| Re: Questions from a laptop newbie "Barry Watzman" <WatzmanNOSPAM@neo.rr.com> wrote:
> HP would not be my first choice; the hardware is ok, but they have
> been less user friendly over time than some other vendors (they are
> not the worst, but there are better).
Thanks for the detailed reply, Barry. I think what you wrote about
HP service might be right, based on my pre-sale inquiry experience with
them through their Web site. After bouncing my email to different
outfits, with each bounce sending me an automated reply of that fact, I
got an actual human email response asking me for the model, product,
serial number, purchase date, etc. as if he was answering a post-sale
question. This guy obviously did not even bother to read my original
question, so what am I to expect from them in the future?

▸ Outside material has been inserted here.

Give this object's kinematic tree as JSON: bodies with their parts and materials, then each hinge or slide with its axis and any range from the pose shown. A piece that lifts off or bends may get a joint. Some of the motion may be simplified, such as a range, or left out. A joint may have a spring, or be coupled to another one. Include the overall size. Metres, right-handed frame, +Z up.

> Personally I'd prefer Lenovo, Dell and Toshiba to HP. I was also very
> favorably impressed by a Gateway that I bought this past summer.

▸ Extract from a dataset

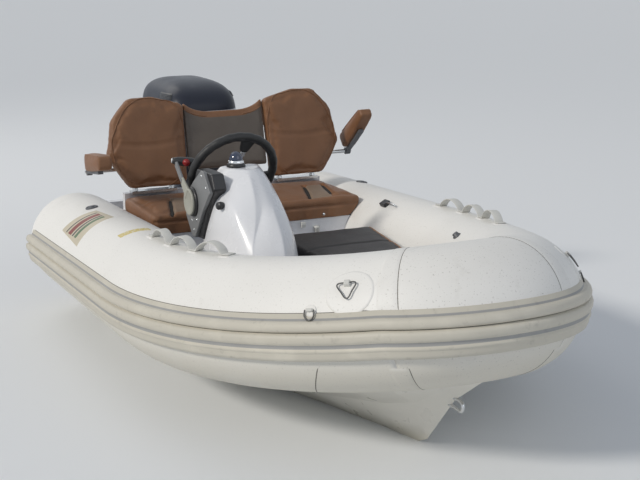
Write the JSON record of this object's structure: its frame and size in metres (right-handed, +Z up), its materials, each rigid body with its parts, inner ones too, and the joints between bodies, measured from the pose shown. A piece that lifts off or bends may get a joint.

Well, I've looked at Lenovo but (despite noe being Chinese owned)
they are some of the most expensive notebooks around and even so, most
models still come only 1 GB memory. So I quickly eliminated them from
consideration. However, I might take another look at Toshiba, Dell,
Gateway or even Sony. Do you have any good info on Fujitsu, Asus or Acer
notebooks?
> Don't know if the bios will boot from a USB flash drive or not. These
> days, it probably will (most now do), but it's still a model-by-model
> issue to some degree.
That's true, that's why I try to field some pre-sale questions about
things like that and I hope eventually I find a notebook maker who
actually takes such questions seriously. Otherwise I just hope that
somebody here reading my question already has that type of laptop and
can answer from personal experience.
> Pretty much all of today's drives that have DVD burners will burn
> pretty much everything. This is more a function of the drive than of
> the laptop, and most laptop makers use different drives (from
> different manufacturers) in different production runs of the same
> laptop model. But the standard today is to use drives that burn pretty
> much all formats of everything (at least of CD and DVD ... R and RW, +
> and -, single and dual layer). The only thing you won't always find
> is support for "Lightscribe" (by that or another name with a different
> trademark).
One of the reasons I was looking at HP was the Lightscribe feature
and the fact that I read somewhere that HP models seem to use an optical
drive that can read and write CD+G tracks. But I wanted it confirmed.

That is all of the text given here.